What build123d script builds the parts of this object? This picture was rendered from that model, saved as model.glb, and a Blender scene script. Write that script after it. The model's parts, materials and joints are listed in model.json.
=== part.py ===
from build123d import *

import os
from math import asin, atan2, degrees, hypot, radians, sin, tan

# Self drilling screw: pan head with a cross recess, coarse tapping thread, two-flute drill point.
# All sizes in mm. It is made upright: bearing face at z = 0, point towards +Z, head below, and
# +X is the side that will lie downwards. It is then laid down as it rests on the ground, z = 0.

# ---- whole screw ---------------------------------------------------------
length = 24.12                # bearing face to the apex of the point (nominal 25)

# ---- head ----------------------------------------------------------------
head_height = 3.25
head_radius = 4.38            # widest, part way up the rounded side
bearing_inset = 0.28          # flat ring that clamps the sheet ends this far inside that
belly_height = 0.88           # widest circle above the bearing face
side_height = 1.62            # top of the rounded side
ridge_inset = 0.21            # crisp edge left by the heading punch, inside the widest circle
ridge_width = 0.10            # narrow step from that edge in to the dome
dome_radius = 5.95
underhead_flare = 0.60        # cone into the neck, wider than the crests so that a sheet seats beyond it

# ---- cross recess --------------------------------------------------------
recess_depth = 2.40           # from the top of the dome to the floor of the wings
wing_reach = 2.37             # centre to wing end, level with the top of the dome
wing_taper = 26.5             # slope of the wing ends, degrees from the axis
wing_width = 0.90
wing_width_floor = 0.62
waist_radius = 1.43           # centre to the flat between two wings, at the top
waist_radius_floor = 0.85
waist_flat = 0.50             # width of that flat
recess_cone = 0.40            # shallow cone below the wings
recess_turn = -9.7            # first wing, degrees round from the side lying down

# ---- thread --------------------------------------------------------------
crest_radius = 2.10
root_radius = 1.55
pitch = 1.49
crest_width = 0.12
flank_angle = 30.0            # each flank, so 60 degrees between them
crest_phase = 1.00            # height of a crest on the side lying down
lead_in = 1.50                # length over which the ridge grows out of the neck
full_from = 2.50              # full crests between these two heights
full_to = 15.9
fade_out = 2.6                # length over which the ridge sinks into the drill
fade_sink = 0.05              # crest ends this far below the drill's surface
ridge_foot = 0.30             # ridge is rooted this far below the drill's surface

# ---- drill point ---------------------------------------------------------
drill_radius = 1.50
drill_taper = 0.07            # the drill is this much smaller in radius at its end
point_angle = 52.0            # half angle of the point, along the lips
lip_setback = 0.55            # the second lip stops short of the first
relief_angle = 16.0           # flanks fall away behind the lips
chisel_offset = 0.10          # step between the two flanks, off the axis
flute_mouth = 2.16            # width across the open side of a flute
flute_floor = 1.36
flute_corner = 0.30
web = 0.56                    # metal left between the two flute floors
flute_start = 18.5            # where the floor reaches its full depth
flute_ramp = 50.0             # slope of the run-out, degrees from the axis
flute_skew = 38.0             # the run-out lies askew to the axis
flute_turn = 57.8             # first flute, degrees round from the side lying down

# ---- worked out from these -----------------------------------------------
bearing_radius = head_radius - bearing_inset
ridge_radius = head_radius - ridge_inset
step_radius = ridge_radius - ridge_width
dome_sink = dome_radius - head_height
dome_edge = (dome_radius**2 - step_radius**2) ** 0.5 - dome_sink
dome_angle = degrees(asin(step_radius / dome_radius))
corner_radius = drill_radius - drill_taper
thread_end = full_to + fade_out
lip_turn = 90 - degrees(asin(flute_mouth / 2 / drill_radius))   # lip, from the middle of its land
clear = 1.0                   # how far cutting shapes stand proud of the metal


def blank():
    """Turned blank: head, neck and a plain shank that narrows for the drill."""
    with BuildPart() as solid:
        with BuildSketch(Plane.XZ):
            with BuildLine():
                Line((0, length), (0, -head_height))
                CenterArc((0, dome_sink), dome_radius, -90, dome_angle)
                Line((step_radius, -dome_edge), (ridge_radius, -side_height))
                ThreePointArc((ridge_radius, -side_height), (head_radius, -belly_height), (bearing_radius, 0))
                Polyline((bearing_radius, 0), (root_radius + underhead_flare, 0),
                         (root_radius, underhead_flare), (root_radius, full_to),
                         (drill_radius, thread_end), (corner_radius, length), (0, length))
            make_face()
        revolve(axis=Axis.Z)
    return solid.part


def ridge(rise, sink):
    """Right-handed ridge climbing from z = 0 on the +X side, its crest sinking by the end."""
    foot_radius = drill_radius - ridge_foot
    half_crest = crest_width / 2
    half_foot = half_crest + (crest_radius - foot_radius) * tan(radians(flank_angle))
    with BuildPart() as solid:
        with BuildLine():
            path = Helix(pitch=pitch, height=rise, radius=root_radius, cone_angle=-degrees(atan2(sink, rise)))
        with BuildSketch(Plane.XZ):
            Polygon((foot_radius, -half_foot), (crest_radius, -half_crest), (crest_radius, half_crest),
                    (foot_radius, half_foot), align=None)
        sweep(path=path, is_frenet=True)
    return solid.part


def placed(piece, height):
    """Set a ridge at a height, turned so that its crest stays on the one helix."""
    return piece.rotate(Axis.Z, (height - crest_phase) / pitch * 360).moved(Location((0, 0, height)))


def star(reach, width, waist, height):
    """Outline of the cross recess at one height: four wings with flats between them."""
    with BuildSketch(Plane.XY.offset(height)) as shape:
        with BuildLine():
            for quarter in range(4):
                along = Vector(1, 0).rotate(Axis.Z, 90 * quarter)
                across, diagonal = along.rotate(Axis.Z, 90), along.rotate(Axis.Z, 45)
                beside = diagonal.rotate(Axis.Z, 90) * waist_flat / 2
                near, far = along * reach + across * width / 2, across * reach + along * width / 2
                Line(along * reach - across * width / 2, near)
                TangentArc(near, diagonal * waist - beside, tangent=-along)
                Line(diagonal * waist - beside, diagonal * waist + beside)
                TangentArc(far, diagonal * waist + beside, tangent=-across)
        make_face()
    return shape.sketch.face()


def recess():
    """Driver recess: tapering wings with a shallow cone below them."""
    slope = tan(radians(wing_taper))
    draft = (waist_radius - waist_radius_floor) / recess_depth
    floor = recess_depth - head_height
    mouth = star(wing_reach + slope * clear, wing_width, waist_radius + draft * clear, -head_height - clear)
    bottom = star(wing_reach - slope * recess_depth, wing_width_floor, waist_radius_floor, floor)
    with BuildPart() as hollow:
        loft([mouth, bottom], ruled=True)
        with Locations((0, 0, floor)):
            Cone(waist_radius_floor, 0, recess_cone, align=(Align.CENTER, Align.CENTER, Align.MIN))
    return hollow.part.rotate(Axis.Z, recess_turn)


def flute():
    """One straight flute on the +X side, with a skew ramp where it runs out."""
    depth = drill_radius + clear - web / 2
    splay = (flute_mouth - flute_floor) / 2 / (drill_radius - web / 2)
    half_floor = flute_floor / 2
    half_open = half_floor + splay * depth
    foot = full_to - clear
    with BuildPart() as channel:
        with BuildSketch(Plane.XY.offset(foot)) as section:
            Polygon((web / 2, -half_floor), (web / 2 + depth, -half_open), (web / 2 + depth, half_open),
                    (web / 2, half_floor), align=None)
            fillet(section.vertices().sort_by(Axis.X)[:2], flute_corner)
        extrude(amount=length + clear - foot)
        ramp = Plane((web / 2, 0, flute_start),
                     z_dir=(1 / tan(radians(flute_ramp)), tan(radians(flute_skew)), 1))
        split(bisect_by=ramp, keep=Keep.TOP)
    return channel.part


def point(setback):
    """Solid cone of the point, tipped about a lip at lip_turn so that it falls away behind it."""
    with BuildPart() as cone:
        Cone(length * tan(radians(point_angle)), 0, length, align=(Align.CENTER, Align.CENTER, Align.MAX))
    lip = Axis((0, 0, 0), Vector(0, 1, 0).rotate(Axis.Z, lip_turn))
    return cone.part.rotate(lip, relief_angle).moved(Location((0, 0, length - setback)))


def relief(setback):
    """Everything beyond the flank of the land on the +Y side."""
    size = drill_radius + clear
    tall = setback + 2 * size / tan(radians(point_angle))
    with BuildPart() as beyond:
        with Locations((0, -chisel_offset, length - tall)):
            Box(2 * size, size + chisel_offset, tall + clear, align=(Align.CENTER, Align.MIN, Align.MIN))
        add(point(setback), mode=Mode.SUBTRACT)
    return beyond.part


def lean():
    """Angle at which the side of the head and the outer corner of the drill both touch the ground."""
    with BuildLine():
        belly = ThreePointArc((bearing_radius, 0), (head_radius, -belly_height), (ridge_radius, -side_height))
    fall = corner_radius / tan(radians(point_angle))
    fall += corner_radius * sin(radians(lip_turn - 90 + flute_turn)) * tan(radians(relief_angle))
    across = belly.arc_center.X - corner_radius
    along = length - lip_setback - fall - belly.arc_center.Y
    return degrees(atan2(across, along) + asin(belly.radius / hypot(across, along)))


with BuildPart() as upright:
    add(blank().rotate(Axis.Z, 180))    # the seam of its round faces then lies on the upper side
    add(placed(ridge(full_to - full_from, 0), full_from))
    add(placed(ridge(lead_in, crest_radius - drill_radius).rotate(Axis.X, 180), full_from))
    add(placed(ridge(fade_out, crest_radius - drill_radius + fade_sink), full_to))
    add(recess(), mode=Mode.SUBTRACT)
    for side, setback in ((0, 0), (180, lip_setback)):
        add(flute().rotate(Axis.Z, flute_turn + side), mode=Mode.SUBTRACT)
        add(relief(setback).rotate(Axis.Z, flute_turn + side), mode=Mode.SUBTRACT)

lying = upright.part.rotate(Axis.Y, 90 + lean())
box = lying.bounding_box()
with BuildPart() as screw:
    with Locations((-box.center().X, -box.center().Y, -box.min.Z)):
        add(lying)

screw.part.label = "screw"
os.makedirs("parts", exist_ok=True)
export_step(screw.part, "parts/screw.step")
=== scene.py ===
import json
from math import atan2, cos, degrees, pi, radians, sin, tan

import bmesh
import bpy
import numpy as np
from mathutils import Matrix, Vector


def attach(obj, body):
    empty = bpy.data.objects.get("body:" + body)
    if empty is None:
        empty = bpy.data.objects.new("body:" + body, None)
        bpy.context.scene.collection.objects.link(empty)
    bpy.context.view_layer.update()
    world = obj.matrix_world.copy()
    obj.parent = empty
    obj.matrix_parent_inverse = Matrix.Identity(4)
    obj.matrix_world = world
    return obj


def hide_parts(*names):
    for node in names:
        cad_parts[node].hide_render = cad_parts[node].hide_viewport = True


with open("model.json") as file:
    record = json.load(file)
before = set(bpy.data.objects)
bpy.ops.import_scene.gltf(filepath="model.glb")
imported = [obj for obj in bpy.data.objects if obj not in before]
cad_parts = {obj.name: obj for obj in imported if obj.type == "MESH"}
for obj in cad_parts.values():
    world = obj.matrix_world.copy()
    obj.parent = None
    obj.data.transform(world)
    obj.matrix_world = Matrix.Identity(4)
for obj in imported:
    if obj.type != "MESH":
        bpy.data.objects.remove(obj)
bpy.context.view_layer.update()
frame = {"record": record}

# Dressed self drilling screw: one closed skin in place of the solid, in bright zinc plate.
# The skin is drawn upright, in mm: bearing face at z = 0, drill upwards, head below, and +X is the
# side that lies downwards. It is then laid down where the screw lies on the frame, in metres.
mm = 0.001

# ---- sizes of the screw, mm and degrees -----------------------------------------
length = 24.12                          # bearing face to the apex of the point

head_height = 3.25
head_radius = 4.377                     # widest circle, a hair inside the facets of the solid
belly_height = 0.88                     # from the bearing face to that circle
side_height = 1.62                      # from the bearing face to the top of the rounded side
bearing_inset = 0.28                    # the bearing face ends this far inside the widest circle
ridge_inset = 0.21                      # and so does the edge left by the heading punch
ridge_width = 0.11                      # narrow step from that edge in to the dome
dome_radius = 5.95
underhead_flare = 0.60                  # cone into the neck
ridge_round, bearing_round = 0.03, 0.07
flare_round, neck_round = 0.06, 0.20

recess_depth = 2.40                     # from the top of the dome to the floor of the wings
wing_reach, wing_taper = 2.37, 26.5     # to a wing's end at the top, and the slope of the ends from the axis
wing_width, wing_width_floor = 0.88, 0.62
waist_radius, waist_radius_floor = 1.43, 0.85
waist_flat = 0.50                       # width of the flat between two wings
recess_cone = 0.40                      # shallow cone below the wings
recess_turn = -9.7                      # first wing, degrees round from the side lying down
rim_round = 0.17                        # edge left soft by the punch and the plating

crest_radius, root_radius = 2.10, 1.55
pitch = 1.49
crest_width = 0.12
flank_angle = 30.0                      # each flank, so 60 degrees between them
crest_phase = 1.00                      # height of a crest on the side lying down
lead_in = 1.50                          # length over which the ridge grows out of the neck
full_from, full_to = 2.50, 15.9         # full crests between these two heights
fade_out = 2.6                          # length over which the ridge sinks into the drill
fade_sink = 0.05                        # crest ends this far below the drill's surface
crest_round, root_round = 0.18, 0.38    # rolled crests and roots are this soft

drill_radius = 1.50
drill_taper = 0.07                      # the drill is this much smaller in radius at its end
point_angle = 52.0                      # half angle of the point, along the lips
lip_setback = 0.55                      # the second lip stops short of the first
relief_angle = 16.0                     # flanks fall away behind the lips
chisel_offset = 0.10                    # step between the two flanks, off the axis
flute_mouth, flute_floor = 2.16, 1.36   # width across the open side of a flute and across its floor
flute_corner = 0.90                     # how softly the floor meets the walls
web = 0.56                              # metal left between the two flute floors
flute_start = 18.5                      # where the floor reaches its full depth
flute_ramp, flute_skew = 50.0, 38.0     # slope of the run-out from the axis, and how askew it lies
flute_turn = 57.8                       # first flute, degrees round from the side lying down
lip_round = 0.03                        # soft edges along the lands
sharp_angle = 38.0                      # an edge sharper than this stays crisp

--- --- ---

■ **SHORT PROBLEM**:
Reproduce verbatim the lines above, from the line with "lying = upright.part.rotate(Axis.Y, 90" through the line with "if empty is".

■ **SOLUTION TO THIS EXERCISE**:
lying = upright.part.rotate(Axis.Y, 90 + lean())
box = lying.bounding_box()
with BuildPart() as screw:
    with Locations((-box.center().X, -box.center().Y, -box.min.Z)):
        add(lying)

screw.part.label = "screw"
os.makedirs("parts", exist_ok=True)
export_step(screw.part, "parts/screw.step")
=== scene.py ===
import json
from math import atan2, cos, degrees, pi, radians, sin, tan

import bmesh
import bpy
import numpy as np
from mathutils import Matrix, Vector


def attach(obj, body):
    empty = bpy.data.objects.get("body:" + body)
    if empty is None:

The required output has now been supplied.